History of the NFN

At this 2021 New Year’s tide, I thought it might be interesting to have a look at our NFN (UK) history to help us reflect on ‘where we are’ and ‘how we got here’.

The earliest history directly on this site is our 2012 Minute and Epistle to be found here: https://nontheistquakers.files.wordpress.com/2016/09/nontheism-among-friends.pdf

However, there is even earlier history, from 2011, on our companion US site here: http://www.nontheistfriends.org/article/what-next-for-quaker-nontheism and here: http://www.nontheistfriends.org/article/new-nontheist-friends-network-in-britain
Going even further (way back to 1976) there is a report on the US site of an FGC meeting in New York in that year: http://www.nontheistfriends.org/article/report-from-nontheistic-friends-workshop-at-fgc-1976-2

An early and moving post by James Riemermann of (and at) Twin Cities Meeting, Minnesota from April 2005 can be found here: http://www.nontheistfriends.org/article/my-spiritual-journey-riemermann

The earliest post I can find on the US site concerns a gathering of nontheist quakers including David Boulton, David Rush, and Kitty Rush at Woodbrooke in January 2004, posted by Os Cresson here: http://www.nontheistfriends.org/article/greetings-from-woodbrooke-2004

That should whet the appetite for now and there might be more to follow!

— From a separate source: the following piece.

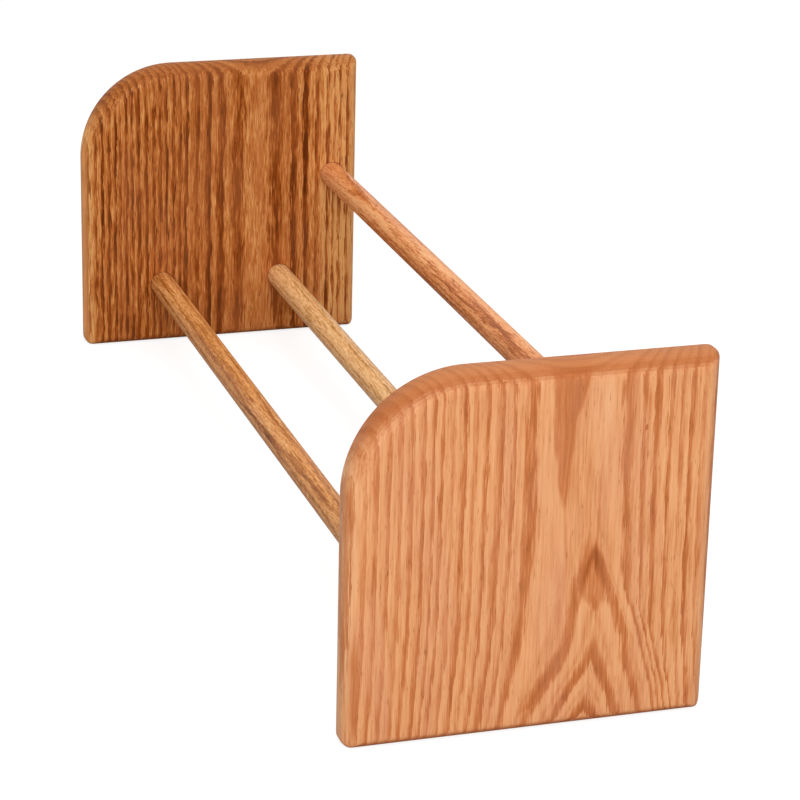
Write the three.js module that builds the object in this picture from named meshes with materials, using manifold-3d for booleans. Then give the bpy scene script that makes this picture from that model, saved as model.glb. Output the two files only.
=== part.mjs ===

4 thoughts on “History of the NFN”

  1. Reading some of this history myself led me to another 2011 post on the US website by Miriam Yagud about NFN at Yearly Meeting Gathering in Canterbury, England, in 2011 ‘Getting Beyond the Words’ (6 years before ‘God, words and us’ https://nontheist-quakers.org.uk/2017/11/30/god-words-and-us/) which led me to make this comment there:
    Some were ‘late to the party’, this is just 8 (and a half) years later and I thought it would be interesting to comment now and see whether this provokes any further comments.
    I came by this way as a result of putting a post (tonight) on the UK Nontheist Friends Network https://nontheist-quakers.org.uk/2021/01/04/history-of-the-nfn/
    about the history of the NFN (here and in the UK).
    I met Miriam Yagud and James Riemermann at the 2012 conference at Woodbrooke and have been on the NFN (UK) steering group for 7 years I think.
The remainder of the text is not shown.